Right? Because when I see you there on your official home page, bobbing on Loch Ness and looking inscrutable behind your ChiPs shades, I feel an inchoate something rising in my heart. It’s hard to put into words but it sounds a little like “Aaaargh.”

Sincerely,
Carrie A.A. Frye

8 Comments

  1. The previous date, like many previous dates listed on Amazon.com before the end of May, was calculated before Martin had turned in the manuscript to his publisher. At one point, Amazon.com predicted that the book would be delivered in November of 2002, and the sequel in the summer of last year.

    If you’re a superfreakingobsessive Martin fan, you might consider ordering it off of Amazon.co.uk, which should have it several weeks earlier. ;)

    Comment by S. Tarzan — 7/6/2005 @ 12:00 am

  2. Thanks, S.T.! I’ve seen the date change several times in the last couple years. For whatever reason I believed it this time, I think b/c it was listed as 7/26 as recently as a couple weeks ago. Ah well, as you say there’s always amazon.uk.

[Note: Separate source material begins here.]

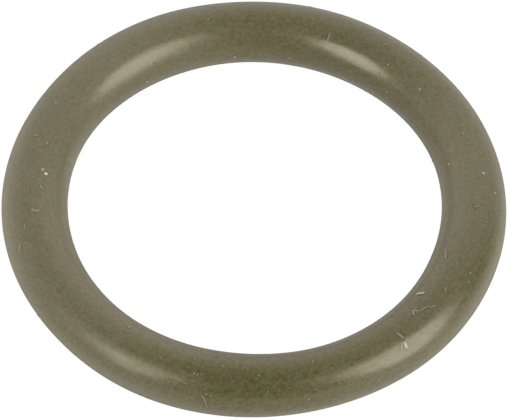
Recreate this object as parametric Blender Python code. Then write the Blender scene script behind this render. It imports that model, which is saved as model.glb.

    Are you a fan of the series as well?

    Comment by CAAF — 7/6/2005 @ 12:07 am

  3. I am a huge fan, Carrie–they’re weirdly compulsive, aren’t they? I read the first one randomly & then basically couldn’t rest or eat or sleep until I had read ALL the following ones. Sort of a recipe for mania and insanity. I don’t know that I have any urge to reread them, which distinguishes them from my very favorite books, but I still found them ridiculously compelling.

    Comment by Jenny D — 7/6/2005 @ 2:44 am

  4. Yes, ridiculously compelling is a great descript. It’s probably my favorite fantasy series going – though I also really like Robin Hobb’s Fool series (but prefer her Assassin trilogy).

    One of the things I like about Martin – and why I find reading his books such a white-knuckler – is he’s not afraid to sacrifice his characters. He has terrible things happen to them. Or bumps them off. So as you’re following the saga there’s no comfort that, “Oh she’s bound to get out of this.” George R.R. Martin: Not afraid to kill his darlings.

    Have you heard Gwenda raving about A Princess of Roumania? It comes out 8.1., and I think I’m going to comfort myself with that. Looks v. good.

    Comment by CAAF — 7/6/2005 @ 8:32 am

  5. Yes, I’ve already shopping-carted Princess of Roumania too!

    Comment by Jenny D — 7/6/2005 @ 10:57 am

  6. I also have a major thing for the Robin Hobb series (all of them). I even forgave her for the ridiculously drawn-out beginning to the most recent trilogy which basically had Fitz sitting on his arse in the woods whingeing for TWO HUNDRED PAGES!!!!

    I’ve avoided the George R. R. Martin books because I vowed that I would never get caught up in a big fat fantasy trilogy again. I can’t stand waiting for the next book. It gnaws at me and drives me crazy. People who write trilogies or ongoing series are cruel bad people, especially if there’s more than a year between books. Because, Elvis knows, a year is long e-bloody-nough!

    Comment by Justine Larbalestier — 7/6/2005 @ 12:47 pm

  7. CAAF:

    Well, I think my good sense has managed to keep me from paying for the 18-pound (!) express delivery from the UK and put up with a delay of maybe three days in receiving A Feast for Crows, so obviously not *that* good of a fan. But enough to have read them more times than I care to remember, at least; they are ridiculously compelling, and there’s a depth of characterization there that’s only apparent (to me at least) after several readings.

    Comment by S. Tarzan — 7/6/2005 @ 6:06 pm

  8. Justine, agreed, those people who write ongoing series are cruel vile people. Especially the trilogy writers, they’re the worst.

    (Observers will please note that Ms. Larbalestier is two volumes into writing a fantastic trilogy.)

    I wholeheartedly recommend the Martin series, though, J. Really phenomenal.

    S.T., funny, I made the same decision regarding the cost of shipping just for the gratification of having the book two months early. I decided I can wait. Have already been waiting *years*, what’s a couple months. (By the way, I sound ungrateful to Martin here and in my post, and I don’t mean to. I think he is fab – I’m just eager to get my hands on the next book.)

    I haven’t reread any of the series yet but am sure I will someday, probably after he concludes it. I used to do a pass through Lord of the Rings every October, why not this one?